Written task: Starting at the line that has "lower_tube()" and stopping after the line that has "imported = [obj", reproduce the listing below exactly; omit everything else.

Material for the task:
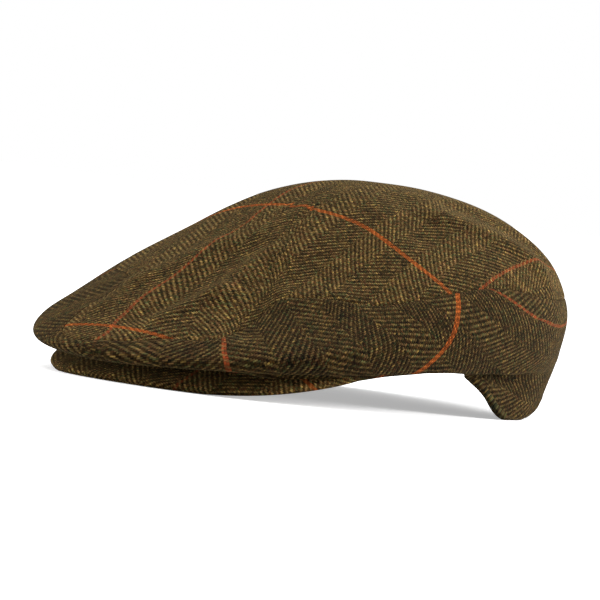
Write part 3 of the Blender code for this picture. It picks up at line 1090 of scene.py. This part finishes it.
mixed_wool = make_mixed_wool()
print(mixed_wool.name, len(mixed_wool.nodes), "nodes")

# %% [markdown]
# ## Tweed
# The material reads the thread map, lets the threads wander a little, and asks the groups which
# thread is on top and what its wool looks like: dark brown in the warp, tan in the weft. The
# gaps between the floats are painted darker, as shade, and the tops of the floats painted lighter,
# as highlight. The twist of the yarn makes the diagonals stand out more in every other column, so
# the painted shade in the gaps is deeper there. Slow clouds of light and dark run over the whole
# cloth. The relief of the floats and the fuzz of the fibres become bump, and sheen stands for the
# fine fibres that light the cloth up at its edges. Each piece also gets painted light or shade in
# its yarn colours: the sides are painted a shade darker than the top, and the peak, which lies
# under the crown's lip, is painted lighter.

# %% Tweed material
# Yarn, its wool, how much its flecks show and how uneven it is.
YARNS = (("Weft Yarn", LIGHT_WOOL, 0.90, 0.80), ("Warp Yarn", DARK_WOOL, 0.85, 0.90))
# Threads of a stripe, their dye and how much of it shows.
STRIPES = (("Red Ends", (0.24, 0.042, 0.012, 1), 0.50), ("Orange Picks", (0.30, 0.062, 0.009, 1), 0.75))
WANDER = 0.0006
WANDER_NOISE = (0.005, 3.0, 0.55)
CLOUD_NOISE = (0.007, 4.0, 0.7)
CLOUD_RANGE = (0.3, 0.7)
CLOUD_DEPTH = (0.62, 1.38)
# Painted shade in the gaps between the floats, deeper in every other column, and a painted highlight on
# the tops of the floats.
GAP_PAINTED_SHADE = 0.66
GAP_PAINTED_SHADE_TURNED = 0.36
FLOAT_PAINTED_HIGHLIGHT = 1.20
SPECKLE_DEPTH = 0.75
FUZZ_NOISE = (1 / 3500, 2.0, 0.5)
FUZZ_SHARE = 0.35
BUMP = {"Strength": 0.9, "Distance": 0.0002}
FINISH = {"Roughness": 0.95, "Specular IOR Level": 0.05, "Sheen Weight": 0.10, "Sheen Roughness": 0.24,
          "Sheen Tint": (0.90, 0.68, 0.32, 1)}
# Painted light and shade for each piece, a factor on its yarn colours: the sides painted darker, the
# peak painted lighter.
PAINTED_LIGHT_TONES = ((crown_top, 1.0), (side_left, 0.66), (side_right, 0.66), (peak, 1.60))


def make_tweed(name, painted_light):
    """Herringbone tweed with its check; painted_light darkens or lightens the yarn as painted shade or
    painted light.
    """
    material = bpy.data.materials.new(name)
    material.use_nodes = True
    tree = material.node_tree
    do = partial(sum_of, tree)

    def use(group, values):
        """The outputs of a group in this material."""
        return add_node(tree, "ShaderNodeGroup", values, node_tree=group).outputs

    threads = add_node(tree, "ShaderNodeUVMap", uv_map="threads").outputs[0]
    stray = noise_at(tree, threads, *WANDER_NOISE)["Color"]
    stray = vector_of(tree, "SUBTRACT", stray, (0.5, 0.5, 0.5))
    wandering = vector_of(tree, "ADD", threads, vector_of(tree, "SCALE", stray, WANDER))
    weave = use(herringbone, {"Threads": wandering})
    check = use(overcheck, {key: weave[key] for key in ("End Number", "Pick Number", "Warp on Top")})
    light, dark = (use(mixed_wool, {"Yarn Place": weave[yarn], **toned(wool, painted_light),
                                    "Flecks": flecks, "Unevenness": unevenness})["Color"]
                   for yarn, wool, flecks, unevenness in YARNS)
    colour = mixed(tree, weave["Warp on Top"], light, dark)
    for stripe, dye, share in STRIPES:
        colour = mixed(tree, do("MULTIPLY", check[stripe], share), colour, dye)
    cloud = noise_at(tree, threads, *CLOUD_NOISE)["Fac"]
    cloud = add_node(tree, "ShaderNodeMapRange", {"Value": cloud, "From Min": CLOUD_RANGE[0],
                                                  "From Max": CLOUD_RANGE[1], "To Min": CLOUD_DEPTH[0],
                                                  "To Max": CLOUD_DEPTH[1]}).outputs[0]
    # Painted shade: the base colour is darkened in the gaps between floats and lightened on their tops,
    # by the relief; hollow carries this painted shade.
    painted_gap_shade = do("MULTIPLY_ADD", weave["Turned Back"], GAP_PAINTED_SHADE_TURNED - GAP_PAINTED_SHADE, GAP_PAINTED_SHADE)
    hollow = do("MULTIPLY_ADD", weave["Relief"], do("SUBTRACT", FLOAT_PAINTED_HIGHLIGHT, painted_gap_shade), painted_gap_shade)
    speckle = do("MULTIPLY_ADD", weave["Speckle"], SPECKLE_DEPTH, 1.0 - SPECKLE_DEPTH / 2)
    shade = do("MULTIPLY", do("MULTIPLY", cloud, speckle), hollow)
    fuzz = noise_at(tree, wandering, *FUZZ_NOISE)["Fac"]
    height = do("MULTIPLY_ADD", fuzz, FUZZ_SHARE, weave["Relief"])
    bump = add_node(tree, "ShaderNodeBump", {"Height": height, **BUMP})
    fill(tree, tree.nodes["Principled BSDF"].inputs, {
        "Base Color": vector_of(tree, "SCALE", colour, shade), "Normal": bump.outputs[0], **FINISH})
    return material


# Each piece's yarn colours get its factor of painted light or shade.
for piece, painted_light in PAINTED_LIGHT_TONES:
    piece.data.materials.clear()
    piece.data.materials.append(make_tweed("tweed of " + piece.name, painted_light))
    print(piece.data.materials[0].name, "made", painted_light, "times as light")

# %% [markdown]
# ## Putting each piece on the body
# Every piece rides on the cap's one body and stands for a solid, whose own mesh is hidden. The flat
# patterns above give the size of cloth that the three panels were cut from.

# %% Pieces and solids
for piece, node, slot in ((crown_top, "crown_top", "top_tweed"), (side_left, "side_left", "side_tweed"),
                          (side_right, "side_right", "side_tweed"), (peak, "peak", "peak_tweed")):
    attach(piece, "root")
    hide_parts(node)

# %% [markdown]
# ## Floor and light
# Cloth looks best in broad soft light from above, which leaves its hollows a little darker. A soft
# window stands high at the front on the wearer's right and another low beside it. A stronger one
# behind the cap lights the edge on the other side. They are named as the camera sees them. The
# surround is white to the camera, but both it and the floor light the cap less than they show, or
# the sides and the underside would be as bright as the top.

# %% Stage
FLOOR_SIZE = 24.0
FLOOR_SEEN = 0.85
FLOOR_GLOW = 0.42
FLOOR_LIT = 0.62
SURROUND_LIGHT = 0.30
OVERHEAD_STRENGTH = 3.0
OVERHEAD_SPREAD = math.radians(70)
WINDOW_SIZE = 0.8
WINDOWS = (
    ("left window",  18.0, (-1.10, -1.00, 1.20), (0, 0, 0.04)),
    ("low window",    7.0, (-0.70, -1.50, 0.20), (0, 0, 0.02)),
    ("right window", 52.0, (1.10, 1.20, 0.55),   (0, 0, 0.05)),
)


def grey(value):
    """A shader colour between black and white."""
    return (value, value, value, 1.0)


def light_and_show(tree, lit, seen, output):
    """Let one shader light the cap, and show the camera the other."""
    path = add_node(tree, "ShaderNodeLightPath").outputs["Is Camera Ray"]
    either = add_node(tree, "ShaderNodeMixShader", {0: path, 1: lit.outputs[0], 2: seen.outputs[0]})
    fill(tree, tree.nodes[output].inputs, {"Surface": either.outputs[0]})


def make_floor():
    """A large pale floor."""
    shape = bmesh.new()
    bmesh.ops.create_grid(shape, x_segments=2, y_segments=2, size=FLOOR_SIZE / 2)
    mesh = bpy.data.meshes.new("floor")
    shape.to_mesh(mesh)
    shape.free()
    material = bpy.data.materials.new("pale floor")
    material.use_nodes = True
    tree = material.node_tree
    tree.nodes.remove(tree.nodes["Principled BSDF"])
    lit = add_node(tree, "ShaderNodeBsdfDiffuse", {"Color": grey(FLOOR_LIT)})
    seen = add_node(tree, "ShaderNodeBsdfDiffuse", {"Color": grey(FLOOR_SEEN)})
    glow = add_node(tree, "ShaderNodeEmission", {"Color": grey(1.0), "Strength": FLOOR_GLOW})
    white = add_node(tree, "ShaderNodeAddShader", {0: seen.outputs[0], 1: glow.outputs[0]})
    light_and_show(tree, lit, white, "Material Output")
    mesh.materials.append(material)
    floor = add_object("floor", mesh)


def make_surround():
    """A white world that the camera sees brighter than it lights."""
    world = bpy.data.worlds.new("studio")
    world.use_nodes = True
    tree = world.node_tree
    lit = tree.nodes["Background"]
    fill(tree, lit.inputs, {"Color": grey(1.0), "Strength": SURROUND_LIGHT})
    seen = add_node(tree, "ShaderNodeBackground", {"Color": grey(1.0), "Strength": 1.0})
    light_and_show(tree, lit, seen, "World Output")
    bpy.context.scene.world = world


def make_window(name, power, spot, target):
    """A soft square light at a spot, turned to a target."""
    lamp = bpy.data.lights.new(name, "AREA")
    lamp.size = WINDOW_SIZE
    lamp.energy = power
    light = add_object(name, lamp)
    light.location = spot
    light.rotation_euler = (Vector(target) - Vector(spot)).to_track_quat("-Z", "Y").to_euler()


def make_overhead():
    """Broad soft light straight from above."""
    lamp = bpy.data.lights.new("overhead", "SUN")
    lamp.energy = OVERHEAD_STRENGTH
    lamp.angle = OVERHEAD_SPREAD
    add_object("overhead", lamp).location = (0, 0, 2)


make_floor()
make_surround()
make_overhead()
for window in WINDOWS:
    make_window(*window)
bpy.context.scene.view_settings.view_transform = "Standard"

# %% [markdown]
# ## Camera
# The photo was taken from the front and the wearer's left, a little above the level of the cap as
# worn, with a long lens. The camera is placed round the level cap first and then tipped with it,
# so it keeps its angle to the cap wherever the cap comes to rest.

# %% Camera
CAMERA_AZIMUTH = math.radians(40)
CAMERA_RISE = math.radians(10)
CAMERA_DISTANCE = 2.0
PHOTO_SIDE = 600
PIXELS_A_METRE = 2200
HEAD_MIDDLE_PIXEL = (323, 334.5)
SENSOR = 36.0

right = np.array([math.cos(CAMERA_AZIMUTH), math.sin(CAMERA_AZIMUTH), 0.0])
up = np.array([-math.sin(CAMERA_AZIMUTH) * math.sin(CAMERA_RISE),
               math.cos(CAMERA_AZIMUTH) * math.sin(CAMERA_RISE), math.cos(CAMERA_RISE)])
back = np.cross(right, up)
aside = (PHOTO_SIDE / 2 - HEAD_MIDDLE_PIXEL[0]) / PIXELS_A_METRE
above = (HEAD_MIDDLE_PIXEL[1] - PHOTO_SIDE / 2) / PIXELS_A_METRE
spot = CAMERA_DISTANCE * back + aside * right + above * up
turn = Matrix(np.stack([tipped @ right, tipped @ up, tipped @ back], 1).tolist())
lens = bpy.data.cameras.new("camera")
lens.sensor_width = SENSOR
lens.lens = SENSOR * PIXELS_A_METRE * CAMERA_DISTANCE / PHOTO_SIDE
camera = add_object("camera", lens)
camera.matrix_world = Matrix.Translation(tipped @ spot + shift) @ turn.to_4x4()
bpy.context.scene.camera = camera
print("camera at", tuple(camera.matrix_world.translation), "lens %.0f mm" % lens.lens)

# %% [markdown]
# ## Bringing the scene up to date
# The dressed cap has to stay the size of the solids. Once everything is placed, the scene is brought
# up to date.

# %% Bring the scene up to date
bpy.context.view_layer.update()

==

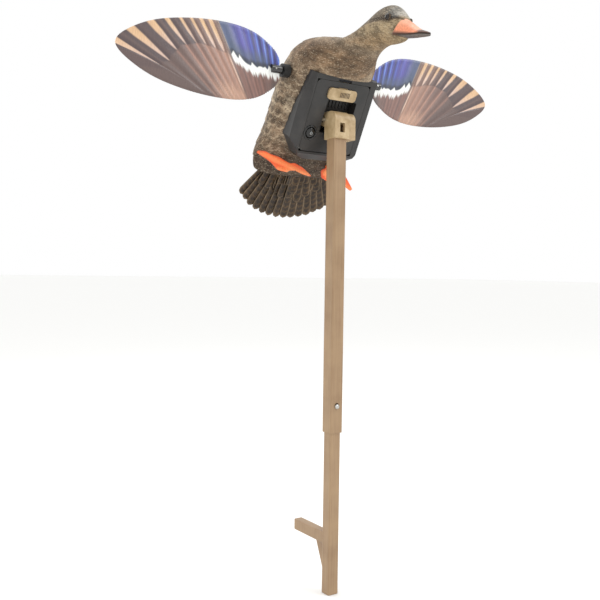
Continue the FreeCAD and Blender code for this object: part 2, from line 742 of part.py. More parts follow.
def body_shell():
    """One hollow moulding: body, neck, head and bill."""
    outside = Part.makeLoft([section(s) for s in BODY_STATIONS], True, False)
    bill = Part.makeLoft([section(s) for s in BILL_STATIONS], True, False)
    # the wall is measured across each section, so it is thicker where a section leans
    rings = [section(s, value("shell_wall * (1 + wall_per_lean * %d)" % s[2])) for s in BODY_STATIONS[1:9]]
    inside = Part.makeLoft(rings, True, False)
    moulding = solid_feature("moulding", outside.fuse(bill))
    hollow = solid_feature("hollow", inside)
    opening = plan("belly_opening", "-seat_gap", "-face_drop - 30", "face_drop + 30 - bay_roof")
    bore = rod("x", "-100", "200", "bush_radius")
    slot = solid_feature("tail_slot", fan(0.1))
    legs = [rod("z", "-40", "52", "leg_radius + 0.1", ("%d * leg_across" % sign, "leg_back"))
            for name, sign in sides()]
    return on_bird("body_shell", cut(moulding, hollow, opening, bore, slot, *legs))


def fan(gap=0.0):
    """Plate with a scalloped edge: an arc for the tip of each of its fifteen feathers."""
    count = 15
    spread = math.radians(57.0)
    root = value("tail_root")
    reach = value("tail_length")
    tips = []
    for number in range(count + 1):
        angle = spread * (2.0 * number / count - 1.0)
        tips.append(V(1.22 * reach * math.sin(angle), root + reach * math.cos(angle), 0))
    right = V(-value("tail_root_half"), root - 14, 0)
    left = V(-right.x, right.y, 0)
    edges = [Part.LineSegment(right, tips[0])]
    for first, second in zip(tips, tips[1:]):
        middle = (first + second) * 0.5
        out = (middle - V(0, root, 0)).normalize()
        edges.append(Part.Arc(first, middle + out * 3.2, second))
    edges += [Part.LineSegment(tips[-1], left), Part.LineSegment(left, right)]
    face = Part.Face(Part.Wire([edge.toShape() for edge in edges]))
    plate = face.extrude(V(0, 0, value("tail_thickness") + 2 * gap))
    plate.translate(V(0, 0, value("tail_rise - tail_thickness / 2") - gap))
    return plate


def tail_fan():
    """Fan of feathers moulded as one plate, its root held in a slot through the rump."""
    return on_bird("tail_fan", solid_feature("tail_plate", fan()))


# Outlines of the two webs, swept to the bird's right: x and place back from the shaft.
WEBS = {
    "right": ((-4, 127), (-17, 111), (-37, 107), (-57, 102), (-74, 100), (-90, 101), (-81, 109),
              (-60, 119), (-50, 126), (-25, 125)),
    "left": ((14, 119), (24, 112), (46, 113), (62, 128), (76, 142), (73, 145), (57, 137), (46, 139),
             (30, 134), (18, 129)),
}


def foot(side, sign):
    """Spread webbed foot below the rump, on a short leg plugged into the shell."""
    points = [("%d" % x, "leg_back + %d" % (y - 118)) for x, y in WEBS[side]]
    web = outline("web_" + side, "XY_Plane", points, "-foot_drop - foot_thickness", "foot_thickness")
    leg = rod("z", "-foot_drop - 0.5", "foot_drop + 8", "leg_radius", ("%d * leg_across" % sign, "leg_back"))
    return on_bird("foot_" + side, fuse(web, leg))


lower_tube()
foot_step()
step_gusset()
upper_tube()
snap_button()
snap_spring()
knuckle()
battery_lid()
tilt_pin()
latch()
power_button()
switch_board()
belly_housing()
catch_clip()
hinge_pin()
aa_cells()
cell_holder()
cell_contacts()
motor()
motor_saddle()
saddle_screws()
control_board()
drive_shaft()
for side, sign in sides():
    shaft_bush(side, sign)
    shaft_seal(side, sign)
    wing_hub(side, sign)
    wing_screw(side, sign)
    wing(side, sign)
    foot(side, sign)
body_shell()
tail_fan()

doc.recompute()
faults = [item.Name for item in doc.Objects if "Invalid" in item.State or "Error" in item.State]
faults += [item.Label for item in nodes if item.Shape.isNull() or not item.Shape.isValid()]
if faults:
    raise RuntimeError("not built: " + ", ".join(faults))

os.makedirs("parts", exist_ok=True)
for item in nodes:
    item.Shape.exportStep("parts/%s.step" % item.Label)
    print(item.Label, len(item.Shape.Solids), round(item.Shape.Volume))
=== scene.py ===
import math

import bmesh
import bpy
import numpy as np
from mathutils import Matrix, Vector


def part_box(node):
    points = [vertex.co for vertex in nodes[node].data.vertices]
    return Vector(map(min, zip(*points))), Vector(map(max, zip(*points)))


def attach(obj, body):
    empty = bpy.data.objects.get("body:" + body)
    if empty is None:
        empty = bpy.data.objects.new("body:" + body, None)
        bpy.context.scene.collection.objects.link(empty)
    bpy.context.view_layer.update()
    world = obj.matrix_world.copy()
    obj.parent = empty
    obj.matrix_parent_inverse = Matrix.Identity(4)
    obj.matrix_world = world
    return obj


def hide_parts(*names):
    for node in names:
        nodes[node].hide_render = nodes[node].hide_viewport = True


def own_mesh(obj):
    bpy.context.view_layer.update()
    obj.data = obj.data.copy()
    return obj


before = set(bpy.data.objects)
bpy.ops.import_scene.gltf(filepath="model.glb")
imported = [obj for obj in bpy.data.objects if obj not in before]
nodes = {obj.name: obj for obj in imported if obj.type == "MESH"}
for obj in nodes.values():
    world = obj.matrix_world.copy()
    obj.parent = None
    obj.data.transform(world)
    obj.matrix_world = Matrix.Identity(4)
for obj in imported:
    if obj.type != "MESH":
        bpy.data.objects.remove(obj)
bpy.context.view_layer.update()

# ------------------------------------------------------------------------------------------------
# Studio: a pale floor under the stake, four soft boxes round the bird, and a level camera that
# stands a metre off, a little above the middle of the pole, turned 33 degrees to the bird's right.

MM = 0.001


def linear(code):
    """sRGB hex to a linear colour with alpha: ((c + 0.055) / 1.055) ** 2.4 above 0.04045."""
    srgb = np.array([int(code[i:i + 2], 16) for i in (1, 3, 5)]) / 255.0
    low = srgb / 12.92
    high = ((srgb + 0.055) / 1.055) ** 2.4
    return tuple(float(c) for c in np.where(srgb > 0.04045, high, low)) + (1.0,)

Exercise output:
lower_tube()
foot_step()
step_gusset()
upper_tube()
snap_button()
snap_spring()
knuckle()
battery_lid()
tilt_pin()
latch()
power_button()
switch_board()
belly_housing()
catch_clip()
hinge_pin()
aa_cells()
cell_holder()
cell_contacts()
motor()
motor_saddle()
saddle_screws()
control_board()
drive_shaft()
for side, sign in sides():
    shaft_bush(side, sign)
    shaft_seal(side, sign)
    wing_hub(side, sign)
    wing_screw(side, sign)
    wing(side, sign)
    foot(side, sign)
body_shell()
tail_fan()

doc.recompute()
faults = [item.Name for item in doc.Objects if "Invalid" in item.State or "Error" in item.State]
faults += [item.Label for item in nodes if item.Shape.isNull() or not item.Shape.isValid()]
if faults:
    raise RuntimeError("not built: " + ", ".join(faults))

os.makedirs("parts", exist_ok=True)
for item in nodes:
    item.Shape.exportStep("parts/%s.step" % item.Label)
    print(item.Label, len(item.Shape.Solids), round(item.Shape.Volume))
=== scene.py ===
import math

import bmesh
import bpy
import numpy as np
from mathutils import Matrix, Vector


def part_box(node):
    points = [vertex.co for vertex in nodes[node].data.vertices]
    return Vector(map(min, zip(*points))), Vector(map(max, zip(*points)))


def attach(obj, body):
    empty = bpy.data.objects.get("body:" + body)
    if empty is None:
        empty = bpy.data.objects.new("body:" + body, None)
        bpy.context.scene.collection.objects.link(empty)
    bpy.context.view_layer.update()
    world = obj.matrix_world.copy()
    obj.parent = empty
    obj.matrix_parent_inverse = Matrix.Identity(4)
    obj.matrix_world = world
    return obj


def hide_parts(*names):
    for node in names:
        nodes[node].hide_render = nodes[node].hide_viewport = True


def own_mesh(obj):
    bpy.context.view_layer.update()
    obj.data = obj.data.copy()
    return obj


before = set(bpy.data.objects)
bpy.ops.import_scene.gltf(filepath="model.glb")
imported = [obj for obj in bpy.data.objects if obj not in before]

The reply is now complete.